Mr. Spaziani says GaN’s technology can make electric car engines 30 per cent more efficient and save data centres – buildings with thousands of servers that store information for the likes of Google and Microsoft – millions of dollars a year in electricity costs.

“That’s why BDC invested in us,” he said. “They see the impact this technology can bring.”

BDC’s initial fund was so successful the crown corporation launched a follow-on last month, pledging to invest another $135 million in a new fund to aid more startups in the clean-tech sector.

“Our goal is to intensify our support for innovative Canadian entrepreneurs who are leading the way in the transition to a low-carbon economy,” said Jerome Nycz, BDC Capital’s executive vice-president.

That’s music to the ears of industry insiders such as Mr. Spaziani and Blair Patacairk, the director of investment and trade at Invest Ottawa.

They say the capital is an emerging force in clean-tech, with more than 4,600 workers now employed in the sector, and BDC’s recent announcement will only help fuel more innovation in the field.

“This is still an emerging sector, and with the advent of the clean technology companies that are here, this is a welcome opportunity for these companies to try and get some venture capital,” Mr. Patacairk said.

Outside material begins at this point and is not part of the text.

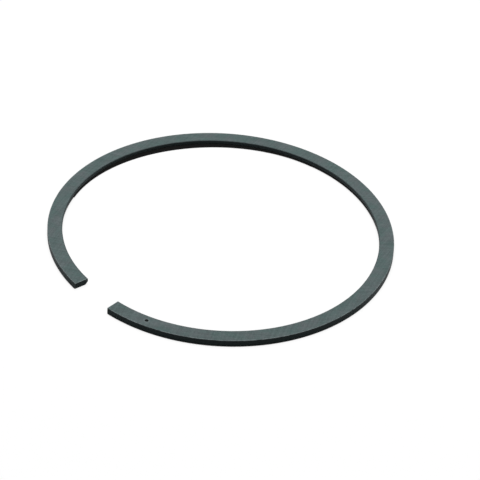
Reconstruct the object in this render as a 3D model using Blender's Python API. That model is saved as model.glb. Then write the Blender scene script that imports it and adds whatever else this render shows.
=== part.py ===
"""Compression piston ring of cast iron, modelled in its free shape.

The ring is a split band of one section, sprung open as it is before it is fitted. It lies flat
on its lower side, with its gap towards -Y. The origin is the middle of its box, on the surface
that it lies on.
"""

import math

import bmesh
import bpy
import numpy as np

MM = 0.001

# The cylinder and the ring's section
BORE_DIAMETER = 101.6 * MM
RADIAL_WALL = 4.56 * MM
AXIAL_HEIGHT = 1.98 * MM

# The gap between the ends, in the bore and sprung open
FITTED_GAP = 0.40 * MM
FREE_GAP = 14.2 * MM

# The running face leans inwards towards the top, so that its lower edge touches the cylinder
FACE_TAPER = math.radians(1.0)

# The lower inner corner is cut away, and the other corners and the edges of the ends are rounded
INNER_BEVEL = 0.90 * MM
BEVEL_ROUND = 0.35 * MM
INNER_TOP_ROUND = 0.22 * MM
OUTER_TOP_ROUND = 0.12 * MM
RUNNING_EDGE_ROUND = 0.08 * MM
END_ROUND = 0.20 * MM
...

The uncertainty surrounding some existing government-funded efforts to boost the clean energy sector such as Ontario’s Feed-In Tariff Program makes BDC’s latest fund all the more important, he added. He believes many of Ottawa’s young clean-tech enterprises are “right in the wheelhouse” of what the bank is looking for when it comes to funding opportunities.

The federal Liberals appear to be putting a high priority on clean-tech initiatives, Mr. Patacairk said. Having a local MP, Catherine McKenna, in charge of the environment portfolio can’t hurt the Ottawa industry’s chances of success either, he added.

Programs like the new BDC fund can help new firms find their footing before venturing into international markets, he explained.

“If they can cut their teeth on their own home turf, it’s way easier” for clean-tech companies to sell their products abroad, Mr. Patacairk said.

“We’re really starting to see traction.”